## start
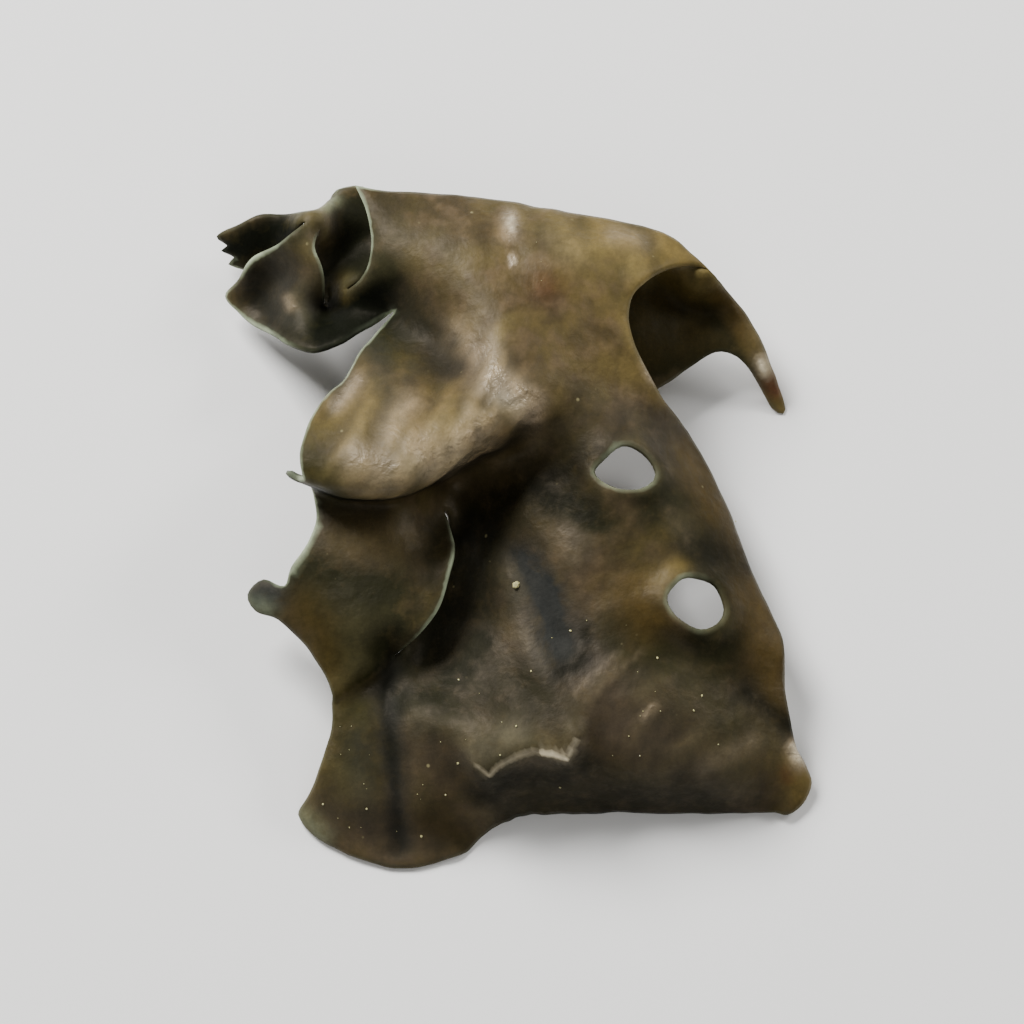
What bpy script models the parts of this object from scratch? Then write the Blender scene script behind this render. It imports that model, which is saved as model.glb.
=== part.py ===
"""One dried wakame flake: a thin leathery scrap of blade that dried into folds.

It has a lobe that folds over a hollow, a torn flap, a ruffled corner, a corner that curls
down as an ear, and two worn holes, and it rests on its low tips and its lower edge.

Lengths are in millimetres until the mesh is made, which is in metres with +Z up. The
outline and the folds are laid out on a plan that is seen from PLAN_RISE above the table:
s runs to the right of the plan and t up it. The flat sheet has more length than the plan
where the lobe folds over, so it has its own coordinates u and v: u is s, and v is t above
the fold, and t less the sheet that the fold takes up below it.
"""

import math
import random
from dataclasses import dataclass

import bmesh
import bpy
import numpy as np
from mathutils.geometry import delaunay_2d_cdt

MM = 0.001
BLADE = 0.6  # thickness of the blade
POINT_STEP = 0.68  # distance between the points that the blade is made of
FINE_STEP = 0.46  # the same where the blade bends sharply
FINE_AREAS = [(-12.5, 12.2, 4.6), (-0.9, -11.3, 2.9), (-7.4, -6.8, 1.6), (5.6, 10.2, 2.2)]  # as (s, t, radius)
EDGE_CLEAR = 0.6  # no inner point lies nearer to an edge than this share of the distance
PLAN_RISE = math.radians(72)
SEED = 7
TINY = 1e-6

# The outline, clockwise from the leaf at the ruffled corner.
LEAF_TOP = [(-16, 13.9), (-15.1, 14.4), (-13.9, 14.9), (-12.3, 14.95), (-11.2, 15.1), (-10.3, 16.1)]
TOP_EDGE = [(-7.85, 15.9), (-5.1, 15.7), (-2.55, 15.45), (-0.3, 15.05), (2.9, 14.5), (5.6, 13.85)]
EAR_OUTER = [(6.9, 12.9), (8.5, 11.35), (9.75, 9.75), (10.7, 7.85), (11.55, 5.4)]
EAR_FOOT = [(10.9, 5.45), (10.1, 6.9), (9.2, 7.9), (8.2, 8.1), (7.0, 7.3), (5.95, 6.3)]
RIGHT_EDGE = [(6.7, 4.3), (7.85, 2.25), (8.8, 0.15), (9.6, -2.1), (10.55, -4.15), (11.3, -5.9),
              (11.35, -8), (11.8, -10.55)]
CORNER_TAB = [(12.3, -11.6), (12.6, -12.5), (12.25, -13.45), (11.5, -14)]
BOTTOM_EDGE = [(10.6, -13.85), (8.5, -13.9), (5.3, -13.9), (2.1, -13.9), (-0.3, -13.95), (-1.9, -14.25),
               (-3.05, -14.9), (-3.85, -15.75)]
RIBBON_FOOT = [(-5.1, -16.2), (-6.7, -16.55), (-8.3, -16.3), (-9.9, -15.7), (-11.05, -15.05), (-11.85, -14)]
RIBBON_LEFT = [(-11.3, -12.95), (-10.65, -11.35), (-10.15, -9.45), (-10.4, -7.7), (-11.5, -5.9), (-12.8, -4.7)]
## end
• _Exercise prompt_:
Lines from the beginning of the data above through the line containing "TINY = 1e-6" are to be returned exactly, and no others.

• _Exercise response_:
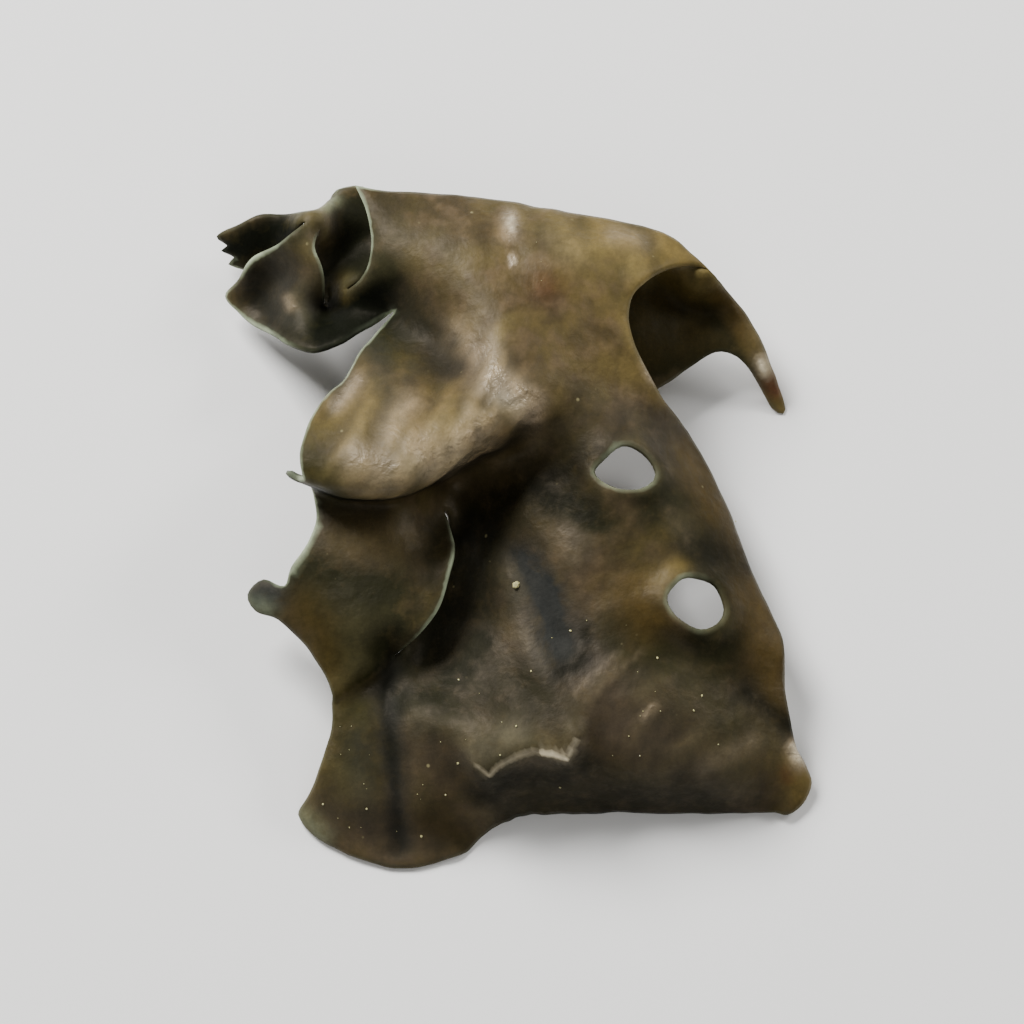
What bpy script models the parts of this object from scratch? Then write the Blender scene script behind this render. It imports that model, which is saved as model.glb.
=== part.py ===
"""One dried wakame flake: a thin leathery scrap of blade that dried into folds.

It has a lobe that folds over a hollow, a torn flap, a ruffled corner, a corner that curls
down as an ear, and two worn holes, and it rests on its low tips and its lower edge.

Lengths are in millimetres until the mesh is made, which is in metres with +Z up. The
outline and the folds are laid out on a plan that is seen from PLAN_RISE above the table:
s runs to the right of the plan and t up it. The flat sheet has more length than the plan
where the lobe folds over, so it has its own coordinates u and v: u is s, and v is t above
the fold, and t less the sheet that the fold takes up below it.
"""

import math
import random
from dataclasses import dataclass

import bmesh
import bpy
import numpy as np
from mathutils.geometry import delaunay_2d_cdt

MM = 0.001
BLADE = 0.6  # thickness of the blade
POINT_STEP = 0.68  # distance between the points that the blade is made of
FINE_STEP = 0.46  # the same where the blade bends sharply
FINE_AREAS = [(-12.5, 12.2, 4.6), (-0.9, -11.3, 2.9), (-7.4, -6.8, 1.6), (5.6, 10.2, 2.2)]  # as (s, t, radius)
EDGE_CLEAR = 0.6  # no inner point lies nearer to an edge than this share of the distance
PLAN_RISE = math.radians(72)
SEED = 7
TINY = 1e-6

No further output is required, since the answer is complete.